Background: Endovenous laser (EVL) ablation of the great saphenous vein (GSV) is thought to minimize postoperative morbidity and reduce work loss compared with high ligation and stripping (HL/S). However, the procedures have not previously been compared in a randomized trial with parallel groups where both treatments were performed in tumescent anesthesia on an out-patient basis.
Methods: Patients with varicose veins due to GSV insufficiency were randomized to either EVL (980 nm) or HL/S in tumescent anesthesia. Miniphlebectomies were also performed. Patients were examined preoperatively and at 12 days, and 1, 3, and 6 months postoperatively. Sick leave, time to normal physical activity, pain score, use of analgesics, Aberdeen score, Medical Outcomes Study Short Form-36 quality-of-life score, Venous Clinical Severity Score (VCSS), and complication rates were investigated. The total cost of the procedures, including lost wages and equipment, was calculated. Cost calculations were based on the standard fee for HL/S with the addition of laser equipment and the standard salary and productivity level in Denmark.
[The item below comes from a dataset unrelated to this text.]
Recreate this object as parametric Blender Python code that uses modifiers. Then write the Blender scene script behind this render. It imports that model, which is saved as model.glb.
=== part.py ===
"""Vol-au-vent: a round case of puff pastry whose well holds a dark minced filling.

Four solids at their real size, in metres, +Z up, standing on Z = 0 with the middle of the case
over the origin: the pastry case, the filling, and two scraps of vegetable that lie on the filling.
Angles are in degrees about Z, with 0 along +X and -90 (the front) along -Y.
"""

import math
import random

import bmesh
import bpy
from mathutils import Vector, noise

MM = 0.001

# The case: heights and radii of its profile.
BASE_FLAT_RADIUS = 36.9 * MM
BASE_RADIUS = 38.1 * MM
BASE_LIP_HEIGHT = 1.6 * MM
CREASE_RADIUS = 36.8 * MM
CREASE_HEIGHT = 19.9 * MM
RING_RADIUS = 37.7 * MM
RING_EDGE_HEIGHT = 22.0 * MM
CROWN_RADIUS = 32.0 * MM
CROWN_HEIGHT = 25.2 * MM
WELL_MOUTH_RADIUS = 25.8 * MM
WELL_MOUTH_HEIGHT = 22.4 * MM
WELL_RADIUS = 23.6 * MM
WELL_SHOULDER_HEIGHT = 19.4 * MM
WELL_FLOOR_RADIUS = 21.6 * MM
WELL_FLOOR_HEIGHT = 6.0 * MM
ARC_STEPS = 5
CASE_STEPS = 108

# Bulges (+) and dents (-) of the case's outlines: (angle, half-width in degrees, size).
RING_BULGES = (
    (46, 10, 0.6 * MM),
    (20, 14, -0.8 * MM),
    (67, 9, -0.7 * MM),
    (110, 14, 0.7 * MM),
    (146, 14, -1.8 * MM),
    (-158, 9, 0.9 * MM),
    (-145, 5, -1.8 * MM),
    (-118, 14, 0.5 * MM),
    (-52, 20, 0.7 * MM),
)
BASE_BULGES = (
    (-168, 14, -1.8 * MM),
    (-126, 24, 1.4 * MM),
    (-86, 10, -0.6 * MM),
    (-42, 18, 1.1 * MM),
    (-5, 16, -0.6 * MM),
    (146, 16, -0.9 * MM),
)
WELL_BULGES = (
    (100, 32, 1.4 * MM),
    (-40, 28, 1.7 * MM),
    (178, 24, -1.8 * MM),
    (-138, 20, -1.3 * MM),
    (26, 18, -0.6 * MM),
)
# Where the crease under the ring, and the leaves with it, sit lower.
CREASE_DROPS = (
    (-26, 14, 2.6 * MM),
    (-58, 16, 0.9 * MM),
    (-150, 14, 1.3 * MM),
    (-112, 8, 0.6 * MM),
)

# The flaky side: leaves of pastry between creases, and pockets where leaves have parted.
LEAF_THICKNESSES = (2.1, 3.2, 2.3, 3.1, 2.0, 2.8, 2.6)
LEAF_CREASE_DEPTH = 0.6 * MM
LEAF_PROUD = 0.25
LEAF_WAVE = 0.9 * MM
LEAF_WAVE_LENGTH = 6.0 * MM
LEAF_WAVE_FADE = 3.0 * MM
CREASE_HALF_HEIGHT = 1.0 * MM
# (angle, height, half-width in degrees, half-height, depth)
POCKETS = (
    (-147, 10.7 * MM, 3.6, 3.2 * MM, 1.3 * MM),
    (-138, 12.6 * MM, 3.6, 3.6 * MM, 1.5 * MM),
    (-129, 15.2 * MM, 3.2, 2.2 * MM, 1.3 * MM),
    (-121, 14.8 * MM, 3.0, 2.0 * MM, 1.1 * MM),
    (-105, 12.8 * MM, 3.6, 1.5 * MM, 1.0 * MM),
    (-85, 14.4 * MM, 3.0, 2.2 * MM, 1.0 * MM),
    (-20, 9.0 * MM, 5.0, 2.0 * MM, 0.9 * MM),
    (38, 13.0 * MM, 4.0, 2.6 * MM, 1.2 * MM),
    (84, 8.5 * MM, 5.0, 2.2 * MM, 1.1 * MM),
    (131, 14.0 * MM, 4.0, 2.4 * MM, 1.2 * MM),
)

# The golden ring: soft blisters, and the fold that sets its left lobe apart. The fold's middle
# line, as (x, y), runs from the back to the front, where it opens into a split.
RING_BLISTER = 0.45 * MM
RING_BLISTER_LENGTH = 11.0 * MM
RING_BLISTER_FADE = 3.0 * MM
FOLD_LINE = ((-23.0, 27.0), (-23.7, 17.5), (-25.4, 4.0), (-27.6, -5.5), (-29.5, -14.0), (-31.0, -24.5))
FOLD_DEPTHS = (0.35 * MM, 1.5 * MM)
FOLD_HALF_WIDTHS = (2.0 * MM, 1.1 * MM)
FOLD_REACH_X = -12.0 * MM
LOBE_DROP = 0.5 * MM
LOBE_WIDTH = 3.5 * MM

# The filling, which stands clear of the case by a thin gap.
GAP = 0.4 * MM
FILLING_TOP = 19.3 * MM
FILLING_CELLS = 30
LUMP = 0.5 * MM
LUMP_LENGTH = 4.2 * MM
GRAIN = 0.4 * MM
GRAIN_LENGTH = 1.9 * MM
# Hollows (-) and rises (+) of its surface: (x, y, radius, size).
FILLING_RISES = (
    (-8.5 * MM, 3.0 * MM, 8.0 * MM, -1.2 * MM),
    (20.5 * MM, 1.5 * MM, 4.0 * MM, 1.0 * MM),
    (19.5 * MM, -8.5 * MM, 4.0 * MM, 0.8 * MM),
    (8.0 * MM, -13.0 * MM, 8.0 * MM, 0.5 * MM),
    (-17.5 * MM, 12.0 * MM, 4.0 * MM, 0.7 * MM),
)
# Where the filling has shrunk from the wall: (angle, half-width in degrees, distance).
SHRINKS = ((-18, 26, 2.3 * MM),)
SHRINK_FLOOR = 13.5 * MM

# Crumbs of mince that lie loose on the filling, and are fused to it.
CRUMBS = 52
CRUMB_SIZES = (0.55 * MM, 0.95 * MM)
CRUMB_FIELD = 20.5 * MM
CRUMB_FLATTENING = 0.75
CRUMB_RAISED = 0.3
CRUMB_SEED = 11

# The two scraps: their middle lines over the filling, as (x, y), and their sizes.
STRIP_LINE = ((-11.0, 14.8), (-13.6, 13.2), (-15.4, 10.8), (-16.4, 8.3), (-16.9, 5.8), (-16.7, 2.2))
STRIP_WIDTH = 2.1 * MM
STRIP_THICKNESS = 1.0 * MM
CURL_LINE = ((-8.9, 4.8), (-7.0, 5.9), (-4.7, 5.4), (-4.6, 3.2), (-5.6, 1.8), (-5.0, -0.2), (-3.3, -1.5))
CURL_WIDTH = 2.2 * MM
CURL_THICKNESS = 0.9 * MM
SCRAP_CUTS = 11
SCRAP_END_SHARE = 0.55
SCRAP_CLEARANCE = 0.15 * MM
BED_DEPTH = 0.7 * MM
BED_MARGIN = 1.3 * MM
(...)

Results: A follow-up of 6 months was achieved in 121 patients (137 legs). The groups were well matched for patient and GSV characteristics. Two HL/S procedures failed, and three GSVs recanalized in the EVL group. The groups experienced similar improvement in quality-of-life scores and VCSS score at 3 months. Only one patient in the HL/S group had a major complication, a wound infection that was treated successfully with antibiotics. The HL/S and EVL groups did not differ in mean time to resume normal physical activity (7.7 vs 6.9 calendar days) and work (7.6 vs 7.0 calendar days). Postoperative pain and bruising was higher in the HL/S group, but no difference in the use of analgesics was recorded. The total cost of the procedures, including lost wages, was euro 3084 ($3948 US) in the HL/S and euro 3396 ($4347 US) in the EVL group.
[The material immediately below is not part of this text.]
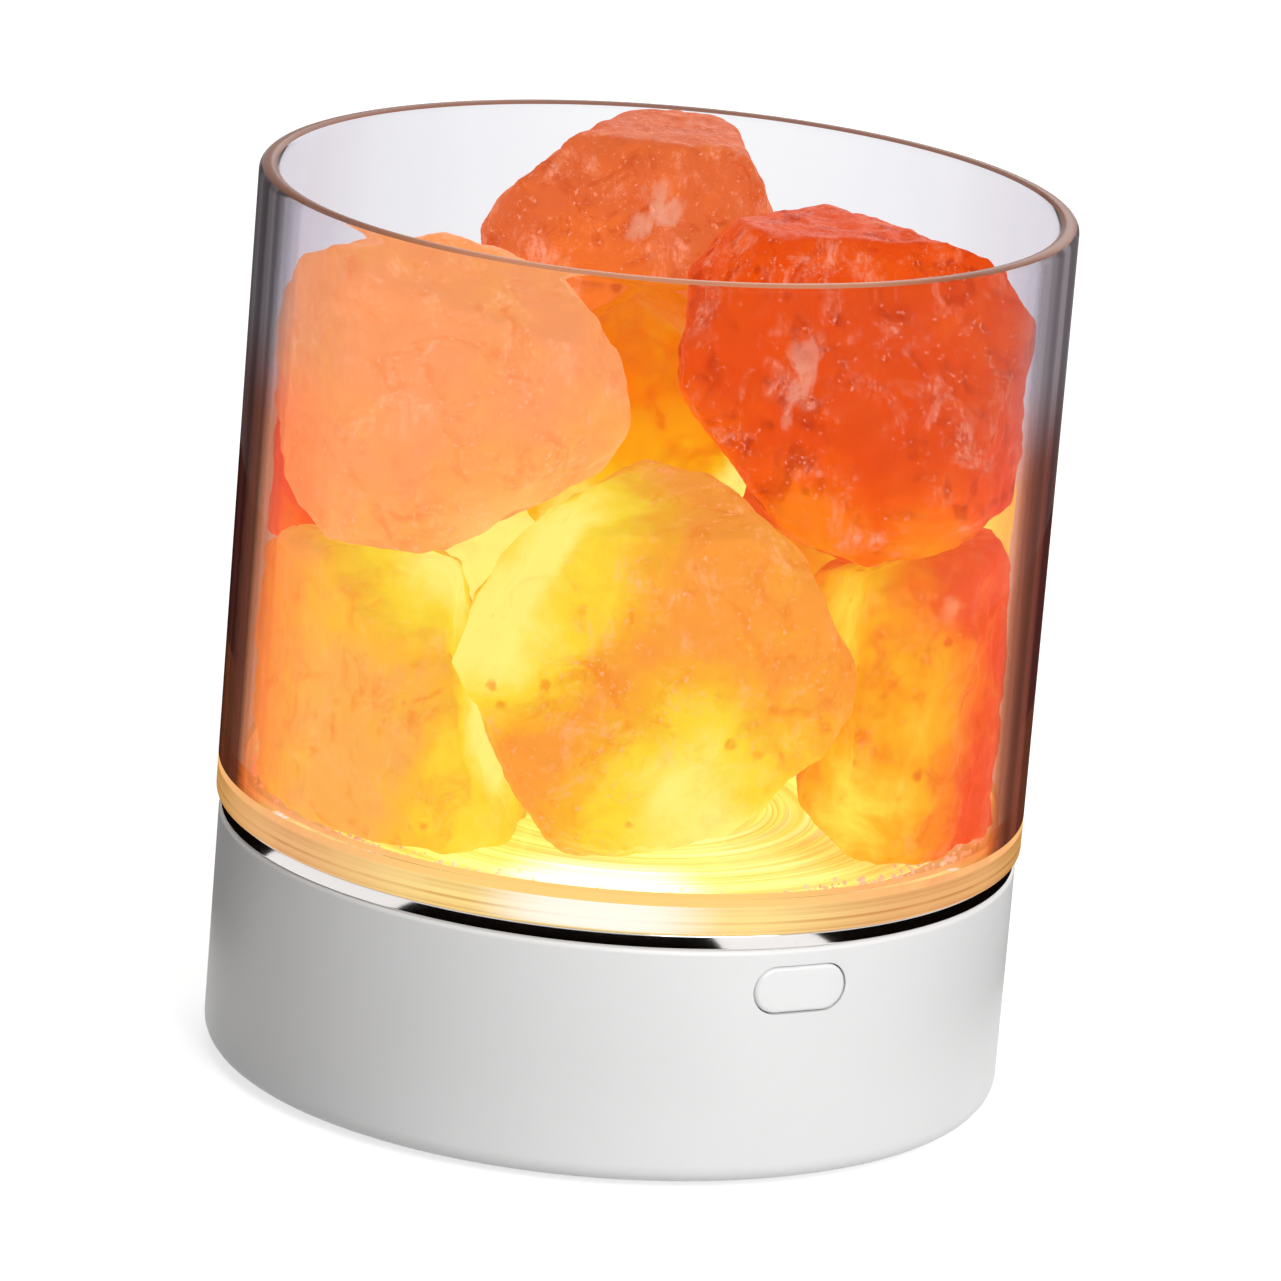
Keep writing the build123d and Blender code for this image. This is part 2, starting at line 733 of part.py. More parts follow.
# name, bearing from the button (degrees, to the right), distance from the axis, height over the
# cup's floor, half sizes of the block, turns about X, Y and Z, and the number of its break
lumps = [
    ("salt_stone_front", -24, 20.5, 18.5, (16.5, 13.0, 14.5), (38, 17, -17), 155),
    ("salt_stone_left", -88, 29.0, 9.5, (9.5, 18.0, 17.5), (-8, -10, -13), 194),
    ("salt_stone_right", 42, 33.5, 13.5, (9.0, 16.0, 14.0), (10, -5, -48), 136),
    ("salt_stone_back", -174, 26.5, 13.0, (15.0, 13.0, 13.0), (9, -5, -8), 5),
    ("salt_stone_back_right", 119, 27.5, 13.5, (14.0, 13.0, 14.0), (5, 9, -49), 6),
    ("salt_stone_core", 152, 3.0, 10.0, (10.0, 9.0, 10.0), (0, 0, 2), 7),
    ("salt_stone_upper_left", -96, 24.5, 41.5, (16.0, 14.5, 14.5), (-13, -9, -11), 92),
    ("salt_stone_upper_right", 45, 21.5, 45.5, (14.0, 14.5, 14.0), (6, 0, -7), 71),
    ("salt_stone_peak", 157, 30.0, 52.5, (15.0, 11.0, 11.0), (-10, -20, -28), 92),
    ("salt_stone_heart", 161, 6.0, 35.0, (11.0, 11.0, 12.0), (15, 26, -32), 11),
    ("salt_stone_left_chip", -121, 33.5, 32.0, (6.0, 9.0, 10.0), (0, 0, -28), 12),
    ("salt_stone_right_chip", 75, 34.0, 30.0, (6.0, 9.0, 8.5), (0, 0, -28), 13),
    ("salt_stone_middle_right", 117, 31.5, 36.0, (12.0, 10.0, 11.0), (0, 0, -28), 14),
    ("salt_stone_middle_back", -166, 32.5, 35.0, (12.0, 10.0, 10.5), (0, 0, -28), 15),
]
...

Conclusions: This study suggests that the short-term efficacy and safety of EVL and HL/S are similar. Except for slightly increased postoperative pain and bruising in the HL/S group, no differences were found between the two treatment modalities. The treatments were equally safe and efficient in eliminating GSV reflux, alleviating symptoms and signs of GSV varicosities, and improving quality of life. Long-term outcomes, particularly with respect to recurrence rates, shall be investigated in future studies, including the continuation of the present.